Last January, I made a calculation that quietly horrified me.
I was spending over two hours every morning scrolling my phone in bed.
That adds up to seven hundred thirty hours a single year.
Thirty full days, gone, just staring at a tiny screen under warm blankets.
I had no real plan to change anything about my mornings.
Then one cold night, my phone died because I forgot to charge it.
I woke up to silence with no notifications, no headlines, no feed.
There was only the soft sound of rain outside my bedroom window.
And something strange happened — I actually noticed the rain that morning.
I lay there for a long moment, just listening to the world outside.
Then I got up slowly, made coffee, and sat at the kitchen table.
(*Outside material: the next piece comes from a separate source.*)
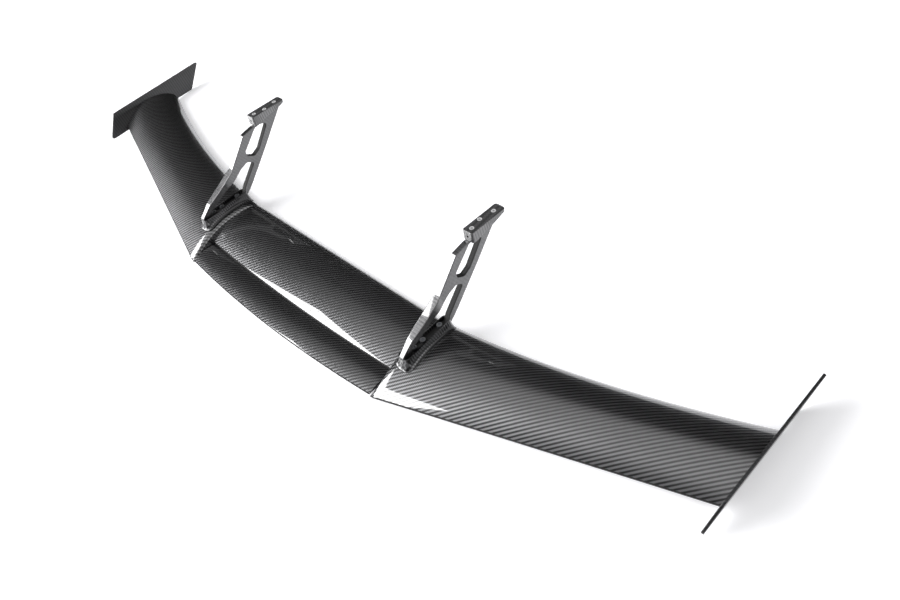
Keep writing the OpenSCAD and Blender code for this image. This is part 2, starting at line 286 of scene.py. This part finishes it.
def plate_mesh(name, loops, thick, bevel):
    """A flat plate with rounded edges and holes: X and Y from the loops, Z from -thick/2 to thick/2."""
    curve = bpy.data.curves.new(name, "CURVE")
    curve.dimensions = "2D"
    curve.fill_mode = "BOTH"
    curve.extrude = thick / 2 - bevel
    curve.bevel_depth = bevel
    curve.bevel_resolution = 3
    curve.offset = -bevel
    for loop in loops:
        spline = curve.splines.new("POLY")
        spline.points.add(len(loop) - 1)
        for point, (a, b) in zip(spline.points, loop):
            point.co = (a, b, 0, 1)
        spline.use_cyclic_u = True
    holder = bpy.data.objects.new(name, curve)
    bpy.context.scene.collection.objects.link(holder)
    bpy.context.view_layer.update()
    mesh = bpy.data.meshes.new_from_object(holder.evaluated_get(bpy.context.evaluated_depsgraph_get()))
    bpy.data.objects.remove(holder)
    work = bmesh.new()
    work.from_mesh(mesh)
    bmesh.ops.remove_doubles(work, verts=work.verts, dist=WELD)
    work.to_mesh(mesh)
    work.free()
    return mesh


def modified(mesh, *modifiers):
    """The mesh with modifiers applied, each given as (type, settings)."""
    holder = bpy.data.objects.new(mesh.name, mesh)
    bpy.context.scene.collection.objects.link(holder)
    for kind, settings in modifiers:
        m = holder.modifiers.new(kind, kind)
        for key, value in settings.items():
            setattr(m, key, value)
    bpy.context.view_layer.update()
    made = bpy.data.meshes.new_from_object(holder.evaluated_get(bpy.context.evaluated_depsgraph_get()))
    bpy.data.objects.remove(holder)
    return made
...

The street outside was wet and shiny under the morning gray light.
A small cat was hiding under a parked car across the road.
I had lived in this apartment for three years and never once seen that cat.
By nine o'clock, I had exercised, eaten breakfast, and read twenty pages.
Normally by nine, I would still be watching productivity videos in bed.
The irony of that was not lost on me at all.
So I made one simple rule for myself starting that very week.
No phone for the first hour after I open my eyes.
I bought a ten-dollar alarm clock so I would not need my phone.
The phone now charges in the living room, far from my bed.
The first week was honestly brutal, like quitting a small sweet drug.
My hand kept reaching for the empty nightstand out of pure habit.
But every notification, every email, every message could simply wait an hour.
The world did not fall apart because I replied a little later.
After one full month, the changes started to feel real and permanent.
My mornings felt calmer and my mind felt clearer than before.
I started cooking real breakfasts instead of grabbing dry granola bars.
Now my mornings are something I protect, not something I rush through.
I would rather start the day with coffee and rain than strangers shouting online.